In the 1975, wearable computers took the form of calculator watches, with the first one being released by Pulsar and costing $550. When inflation is taken into account, the first calculator watches cost considerably more than Apple's smartwatches today. The 80s and 90s saw the advent of a number of of additional wearable technologies like the mBracelet, which was the first contactless payment solution and the head-mounted Private Eye, which could be considered a precursor to Google Glass.
Many of the wearable technologies of the 90s were commercial flops, but in the first and second decade of the 2000s smaller and more stylish wearables such as smartwatches and fitness trackers have been experiencing huge consumer demand and are paving the way into the future where wearable technology will become more and more a part of everyday life.

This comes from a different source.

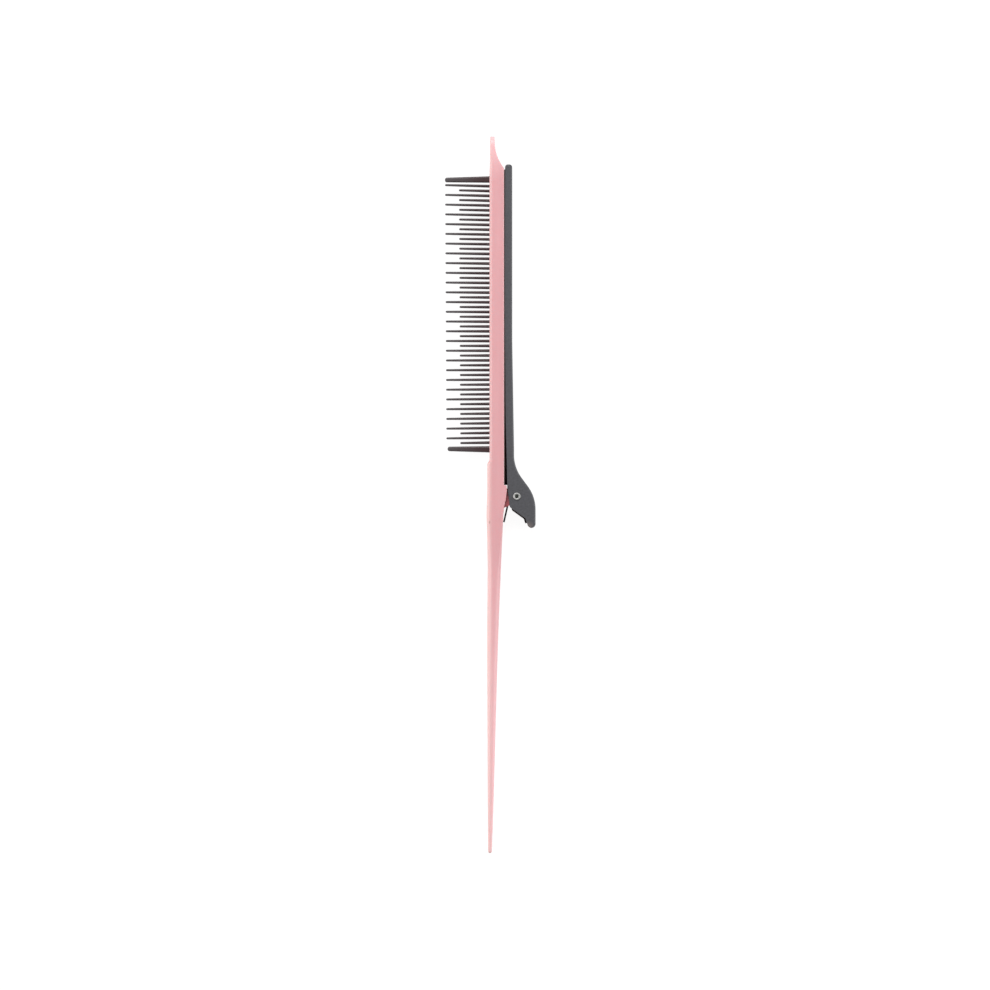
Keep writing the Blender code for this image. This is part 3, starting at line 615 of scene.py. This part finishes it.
def rounded(corners, steps=10):
    """The outline through (x, y, radius, weight) corners, and the weight of the side before each point."""
    outline, weights = [], []
    for i, (x, y, radius, weight) in enumerate(corners):
        corner = Vector((x, y))
        back = (Vector(corners[i - 1][:2]) - corner).normalized()
        on = (Vector(corners[(i + 1) % len(corners)][:2]) - corner).normalized()
        if not radius:
            outline.append(corner)
            weights.append(weight)
            continue
        half = back.angle(on) / 2
        centre = corner + (back + on).normalized() * radius / math.sin(half)
        start = corner + back * radius / math.tan(half) - centre
        turn = math.copysign(math.pi - 2 * half, -start.cross(back))
        outline += [centre + Matrix.Rotation(turn * s / steps, 2) @ start for s in range(steps + 1)]
        next_weight = corners[(i + 1) % len(corners)][3]
        weights += [mix(weight, next_weight, s / steps) for s in range(steps + 1)]
    return outline, weights


rail_outline, _ = rounded(
    [
        (rail_low.x, rail_low.y, 0, 1),
        (rail_high.x, rail_low.y, 0.3 * MM, 1),
        (rail_high.x, rail_high.y, 0.3 * MM, 1),
        (rail_low.x, rail_high.y, 0, 1),
    ],
    4,
)
rail = prism("rail", rail_outline, rail_low.z, rail_high.z, 0.1 * MM, segments=2)
guards = []
for name, base, side, length, lean_angle in (
    ("low_guard", first_tooth - TOOTH_ROOT / 2 - GUARD_GAP, -1, GUARD_LOW_LENGTH, LEAN_LOW),
    ("top_guard", last_tooth + TOOTH_ROOT / 2 + GUARD_GAP, 1, guard_top_length, LEAN_TOP / 2),
):
    base -= side * 0.18 * MM
    rise = length * math.tan(lean_angle)
    inside, tip_x = front_face + TOOTH_SUNK, front_face - length
    guard_outline, _ = rounded(
        [
            (inside, base, 0, 1),
            (inside, base + side * 2.2 * MM, 0, 1),
            (tip_x, base + rise + side * 1.5 * MM, 0.7 * MM, 1),
            (tip_x, base + rise, 0.7 * MM, 1),
        ],
        8,
    )
    guards.append(prism(name, guard_outline, pin.z - 1.2 * MM, pin.z + 1.2 * MM, 0.5 * MM, segments=6))
joined = bmesh.new()
for addition in (rail, *guards):
    addition.data.shade_smooth()
    addition.data.set_sharp_from_angle(angle=math.radians(40))
    joined.from_mesh(addition.data)
    bpy.data.objects.remove(addition)
solid_mesh = bpy.data.meshes.new("rail_and_guards")
joined.to_mesh(solid_mesh)
joined.free()
rail_and_guards = bpy.data.objects.new("rail_and_guards", solid_mesh)
bpy.context.scene.collection.objects.link(rail_and_guards)
rail_and_guards = polished(rail_and_guards, 40)
rail_and_guards.data.materials.append(dark_acetal)
for piece in (teeth, rail_and_guards):
    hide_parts("comb_insert")
    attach(piece, "comb")


# ---- Clip ----
# One moulding in graphite-coloured nylon, which springs without cracking: a long arm of channel section,
# two cheeks that straddle the spine's lugs, and a thumb end closed by a bar. Its outer rims are rounded for
# the hand.

RAMP_ANGLE = math.radians(36.5)
RAMP_CURVE = 13.0 * MM
CLIP_WALL = 1.2 * MM
ARM_THICK = 2.34 * MM
arm_in = front_face + SPINE_THICK + 0.42 * MM
arm_out = arm_in + ARM_THICK
arm_top = clip_high.y
lever_line = arm_out + 0.6 * MM
thumb_face = clip_high.x
ramp_y = pin.y + 9.65 * MM
ramp_low = ramp_y - (thumb_face - lever_line) / math.tan(RAMP_ANGLE)
THUMB_RADIUS = 1.35 * MM
thumb = Vector((thumb_face - THUMB_RADIUS, pin.y - 9.2 * MM))
heel = thumb + Vector((-2.03, 1.8)) * MM
cheek_edge = front_face + SPINE_THICK + 1.29 * MM
CHEEK_REACH = 4.3 * MM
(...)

The Many Features Of Smart Rings
More smart rings are hitting the market every day, each with their own set of features. The basic feature one can expect in every smart ring is incoming call and e-mail notifications. Many smart rings will allow you to customize your notifications based on who is calling. For example, you may able to set the notification from your husband or wife to vibrate three times and flash a blue light, while calls from your mother vibrate twice and flash a yellow light. Another option is to set the notification style based on the type of contact. All work contacts can have one notification style and social friends can have another.
As you get into more advanced models, a range of additional features may be included. Some smart ring models include activity trackers and sleep pattern monitors, helping you to keep better tabs on your health. Alarm clocks are often integrated into the slimmer smart rings that are designed for all day wear, while some of the bulkier models include activity specific functions and are designed to be put on and taken off before and after that activity. One can also find models that are able to control music playback from smartphones.
Additional features such as the ability to swipe through movies on Netflix or execute commands on touch screen monitors are becoming more common place. Models designed for use on the boardroom can even control Powerpoint presentations.
A range of additional features are currently in the works with some companies developing models that allow you to text by writing in the air, unlock a front door that utilizes a smart lock, transfer information to other people's devices via NFC, and even function as a bus pass.
Balancing Form And Function
As more advanced smart rings are created, capable of a wider range of features, many developers are coming up against the challenge of balancing form and function. On one hand, it seems obvious that consumers would want a smart ring that can do more, on the other hand, the more features that are included, the larger and more unwieldy a smart ring becomes to the wearer.
The small size or lack of screens on smart rings is presenting another problem when additional functions are added to the device. It becomes difficult to convey the necessary information to the user. Too many different notification styles can quickly become confusing and many people may forget which gesture controls a specific function.
Each developer is tackling these problems in their own way. Some companies are choosing to make activity specific smart rings that may be a bit too bulky for all day use, but would be perfectly suited when performing a specific task. Other companies are looking for ways to keep the build of the unit small, while still being able to incorporate a wide range of features, making them more marketable to the general public.